Executive recommendations for construction ERP standardization
- Start with project control policies, not software features. Define what must be standardized across budgeting, commitments, changes, billing, forecasting, and close before selecting workflow designs or platform configurations.
- Design for multi-entity scalability from the beginning. Acquisitions, joint ventures, regional entities, and specialty divisions should be able to onboard into a common operating architecture without major redesign.
- Use cloud ERP as the control backbone and integrate specialized construction tools through governed interfaces. This preserves agility while maintaining enterprise reporting integrity.
- Embed workflow orchestration into every high-risk control point, especially budget changes, subcontract approvals, procurement commitments, pay applications, and forecast reviews.
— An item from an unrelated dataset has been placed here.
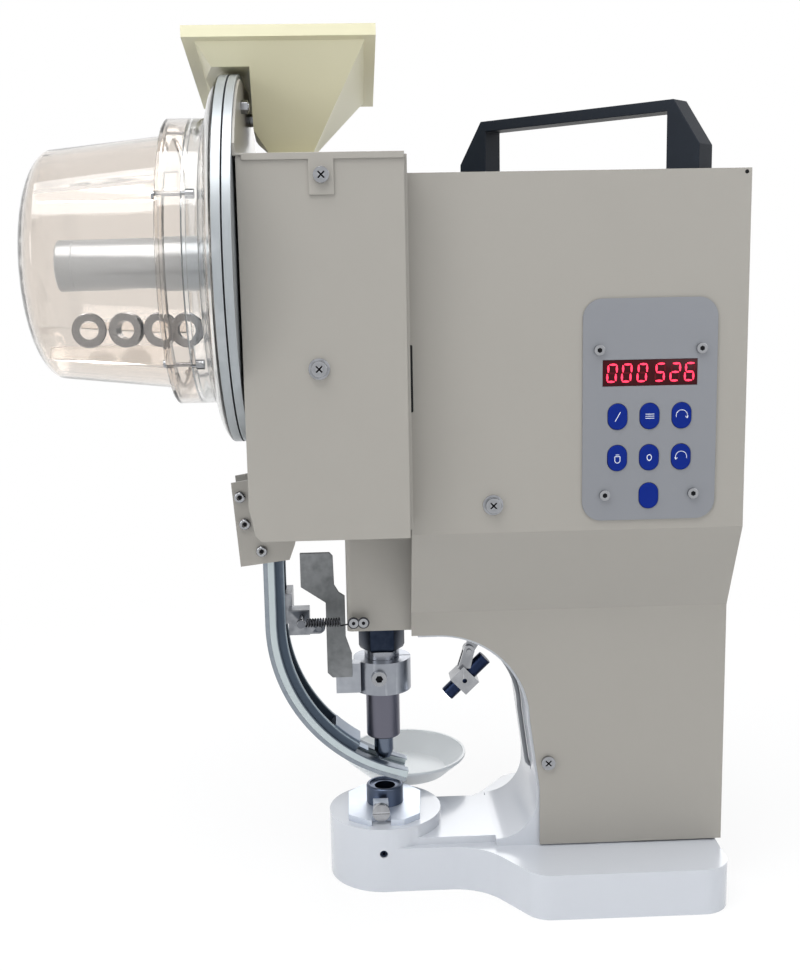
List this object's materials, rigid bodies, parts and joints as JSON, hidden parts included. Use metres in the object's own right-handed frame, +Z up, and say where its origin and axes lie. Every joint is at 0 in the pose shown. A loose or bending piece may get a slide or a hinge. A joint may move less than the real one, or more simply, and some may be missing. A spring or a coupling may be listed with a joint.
{
  "type": "automatic eyelet machine",
  "caption": "Desk machine that feeds eyelets from a turning clear bowl down a curved track and sets them with a motor-driven ram over a deep throat.",
  "frame": {"origin": "on the press axis, on the plane on which the foot stands", "axes": "+X from the press axis towards the rear of the machine, +Y towards the far side with the dish, +Z up; the control panel faces -Y"},
  "size_m": [0.5261, 0.281, 0.66],
  "materials": {
    "white_paint": "smooth white enamel",
    "beige_paint": "fine satin paint, warm beige-grey",
    "cream_plastic": "satin cream",
    "grey_alloy": "satin, turned",
    "steel": "brushed",
    "blue_steel": "smooth, slightly blue",
    "dark_steel": "blackened",
    "bright_screws": "bright zinc",
    "bronze": "turned bronze",
    "clear_plastic": "clear, slightly milky",
    "hub_plastic": "translucent white",
    "handle_plastic": "fine grain, almost black",
    "panel_grey": "satin cool grey",
    "key_blue": "deep blue",
    "display_red": "dark red window, lit digits",
    "black_plastic": "fine grain",
    "motor_paint": "grey enamel",
    "navy_alloy": "anodised navy",
    "pale_plastic": "pale grey",
    "lead_grey": "smooth grey sheath",
    "nut_black": "black oxide",
    "switch_red": "glossy"
  },
  "bodies": {
    "base": {"frame_casting": "white_paint", "ram_housing": "beige_paint", "guide_bushes": "bronze", "cover_near": "beige_paint", "cover_far": "beige_paint", "cover_top_rear": "beige_paint", "carry_handle": "handle_plastic", "control_panel": "panel_grey", "panel_screws": "bright_screws", "display_board": "display_red", "power_supply": "black_plastic", "gear_motor": "motor_paint", "crank_bearings": "steel", "feeder_box": "beige_paint", "feeder_lid": "beige_paint", "funnel": "cream_plastic", "back_plate": "grey_alloy", "feed_chute": "blue_steel", "drum_motor": "motor_paint", "pivot_block": "steel", "anvil_plate": "steel", "lower_die": "dark_steel", "dish": "pale_plastic", "lamp_bracket": "bright_screws", "lamp_lead": "lead_grey", "return_spring": "dark_steel", "rear_inlets": "black_plastic", "body_screws": "bright_screws"},
    "ram_group": {"ram": "steel", "ram_nut": "nut_black", "clamp_collar": "steel", "collar_screw": "bright_screws", "cam_plate": "steel", "die_sleeve": "dark_steel", "pin_spring": "steel"},
    "pin_group": {"locating_pin": "steel"},
    "crank_group": {"crank_shaft": "dark_steel"},
    "drum_group": {"drum_disc": "grey_alloy", "clear_ring": "clear_plastic", "clear_bowl": "clear_plastic", "drum_hub": "hub_plastic", "tie_screws": "bright_screws", "loose_eyelets": "blue_steel"},
    "track_group": {"track_rail": "steel", "track_sides": "blue_steel", "swing_bracket": "beige_paint", "roller_arm": "steel", "gate_finger": "blue_steel"},
    "roller_group": {"track_roller": "dark_steel"},
    "thumb_group": {"thumb_screw": "bright_screws"},
    "lamp_group": {"lamp_body": "navy_alloy", "lamp_clamp": "bright_screws"},
    "rocker_group": {"rocker_switch": "switch_red"},
    "key_feed_group": {"key_feed": "key_blue"},
    "key_menu_group": {"key_menu": "key_blue"},
    "key_forward_group": {"key_forward": "key_blue"},
    "key_lamp_group": {"key_lamp": "key_blue"},
    "key_zero_group": {"key_zero": "key_blue"},
    "key_reverse_group": {"key_reverse": "key_blue"},
    "key_jog_group": {"key_jog": "key_blue"}
  },
  "joints": [
    {"name": "ram_slide", "type": "slide", "parent": "base", "child": "ram_group", "axis": [0, 0, -1], "range_m": [0, 0.038]},
    {"name": "pin_slide", "type": "slide", "parent": "ram_group", "child": "pin_group", "axis": [0, 0, 1], "range_m": [0, 0.017], "stiffness_N_per_m": 400, "springref_m": -0.012, "deforming": ["pin_spring"]},
    {"name": "crank_turn", "type": "hinge", "parent": "base", "child": "crank_group", "pos_m": [0, 0, 0.39], "axis": [1, 0, 0], "range_deg": [0, 180.1]},
    {"name": "track_swing", "type": "hinge", "parent": "base", "child": "track_group", "pos_m": [-0.04, 0, 0.345], "axis": [0, 1, 0], "range_deg": [0, 12.02], "deforming": ["return_spring"]},
    {"name": "roller_spin", "type": "hinge", "parent": "track_group", "child": "roller_group", "pos_m": [-0.0492, -0.0207, 0.213], "axis": [0, 1, 0], "continuous": true},
    {"name": "drum_spin", "type": "hinge", "parent": "base", "child": "drum_group", "pos_m": [-0.15, 0, 0.495], "axis": [1, 0, 0], "continuous": true},
    {"name": "thumb_turn", "type": "hinge", "parent": "base", "child": "thumb_group", "pos_m": [-0.004, -0.033, 0.0622], "axis": [0, 1, 0], "range_deg": [-360, 0]},
    {"name": "lamp_tilt", "type": "hinge", "parent": "base", "child": "lamp_group", "pos_m": [0.07, 0, 0.184], "axis": [0, 1, 0], "range_deg": [-20, 15]},
    {"name": "rocker_tilt", "type": "hinge", "parent": "base", "child": "rocker_group", "pos_m": [0.264, 0.018, 0.116], "axis": [0, 1, 0], "range_deg": [0, 16]},
    {"name": "key_feed_press", "type": "slide", "parent": "base", "child": "key_feed_group", "axis": [0, 1, 0], "range_m": [0, 0.0006], "stiffness_N_per_m": 1000, "springref_m": -0.0008},
    {"name": "key_menu_press", "type": "slide", "parent": "base", "child": "key_menu_group", "axis": [0, 1, 0], "range_m": [0, 0.0006], "stiffness_N_per_m": 1000, "springref_m": -0.0008},
    {"name": "key_forward_press", "type": "slide", "parent": "base", "child": "key_forward_group", "axis": [0, 1, 0], "range_m": [0, 0.0006], "stiffness_N_per_m": 1000, "springref_m": -0.0008},
    {"name": "key_lamp_press", "type": "slide", "parent": "base", "child": "key_lamp_group", "axis": [0, 1, 0], "range_m": [0, 0.0006], "stiffness_N_per_m": 1000, "springref_m": -0.0008},
    {"name": "key_zero_press", "type": "slide", "parent": "base", "child": "key_zero_group", "axis": [0, 1, 0], "range_m": [0, 0.0006], "stiffness_N_per_m": 1000, "springref_m": -0.0008},
    {"name": "key_reverse_press", "type": "slide", "parent": "base", "child": "key_reverse_group", "axis": [0, 1, 0], "range_m": [0, 0.0006], "stiffness_N_per_m": 1000, "springref_m": -0.0008},
    {"name": "key_jog_press", "type": "slide", "parent": "base", "child": "key_jog_group", "axis": [0, 1, 0], "range_m": [0, 0.0006], "stiffness_N_per_m": 1000, "springref_m": -0.0008}
  ],
  "couplings": [
    {"joint": "crank_turn", "follows": "ram_slide", "rad_per_m": 82.673},
    {"joint": "track_swing", "follows": "ram_slide", "rad_per_m": 5.5116}
  ]
}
- Apply AI to accelerate classification, anomaly detection, and exception handling, but keep approvals, policy enforcement, and financial accountability within governed human workflows.
- Measure success through operational outcomes such as faster close cycles, lower revenue leakage, improved forecast accuracy, reduced manual reconciliation, stronger compliance, and better cross-business-unit comparability.
The strategic outcome
Construction ERP standardization is ultimately about creating a resilient enterprise operating architecture for project delivery. It enables the organization to scale across business units without multiplying process variation, reporting ambiguity, and control risk. It also gives leadership a more reliable view of project performance, working capital exposure, procurement commitments, and margin trends across the portfolio.
For SysGenPro, the opportunity is to help construction enterprises move beyond fragmented systems and local workarounds toward a connected digital operations model. When cloud ERP modernization, workflow orchestration, governance discipline, and AI-enabled operational intelligence are aligned, project controls become more consistent, decisions become faster, and the business becomes materially more scalable and resilient.